* [Direction]:
Go through the data below. Pull out every line that has the word "joints".
++++++++
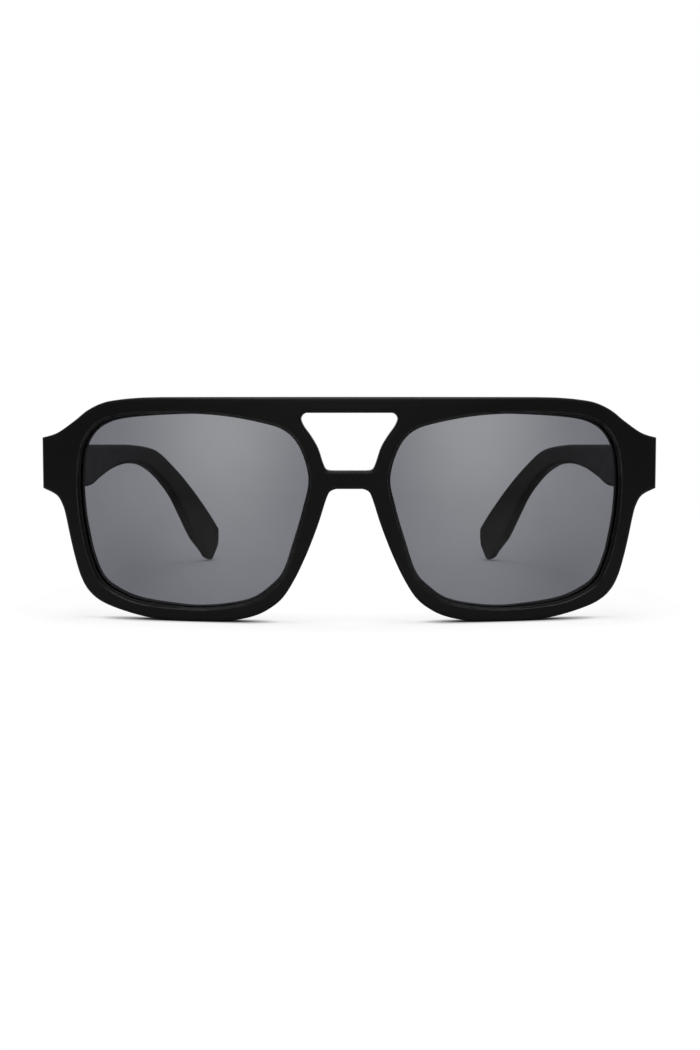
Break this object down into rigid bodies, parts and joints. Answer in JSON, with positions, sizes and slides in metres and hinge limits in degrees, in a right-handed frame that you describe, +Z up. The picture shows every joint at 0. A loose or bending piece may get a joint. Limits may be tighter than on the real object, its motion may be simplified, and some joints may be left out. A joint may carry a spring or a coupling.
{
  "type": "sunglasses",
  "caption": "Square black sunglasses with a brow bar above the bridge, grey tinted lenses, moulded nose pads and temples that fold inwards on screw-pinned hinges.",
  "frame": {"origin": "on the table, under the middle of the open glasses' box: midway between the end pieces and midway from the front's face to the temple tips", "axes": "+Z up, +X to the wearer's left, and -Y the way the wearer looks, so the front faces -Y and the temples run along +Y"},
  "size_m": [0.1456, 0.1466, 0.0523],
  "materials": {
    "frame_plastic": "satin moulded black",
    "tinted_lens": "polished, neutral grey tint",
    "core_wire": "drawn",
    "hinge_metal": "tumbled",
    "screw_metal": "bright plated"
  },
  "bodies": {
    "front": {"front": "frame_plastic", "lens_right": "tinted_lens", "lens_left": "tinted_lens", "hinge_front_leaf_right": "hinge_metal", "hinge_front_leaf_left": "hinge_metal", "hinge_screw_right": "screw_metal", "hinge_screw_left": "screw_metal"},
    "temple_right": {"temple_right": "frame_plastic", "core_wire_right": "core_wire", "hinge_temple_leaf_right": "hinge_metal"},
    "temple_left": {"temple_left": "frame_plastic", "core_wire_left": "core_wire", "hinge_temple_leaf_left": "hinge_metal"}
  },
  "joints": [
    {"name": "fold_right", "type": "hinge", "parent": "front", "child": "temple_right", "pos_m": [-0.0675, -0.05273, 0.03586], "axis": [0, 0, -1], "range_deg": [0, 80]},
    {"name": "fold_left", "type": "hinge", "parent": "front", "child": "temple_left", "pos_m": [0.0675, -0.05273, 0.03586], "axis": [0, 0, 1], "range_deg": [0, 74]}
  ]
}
++++++++
* [Correct result]:
Break this object down into rigid bodies, parts and joints. Answer in JSON, with positions, sizes and slides in metres and hinge limits in degrees, in a right-handed frame that you describe, +Z up. The picture shows every joint at 0. A loose or bending piece may get a joint. Limits may be tighter than on the real object, its motion may be simplified, and some joints may be left out. A joint may carry a spring or a coupling.
  "joints": [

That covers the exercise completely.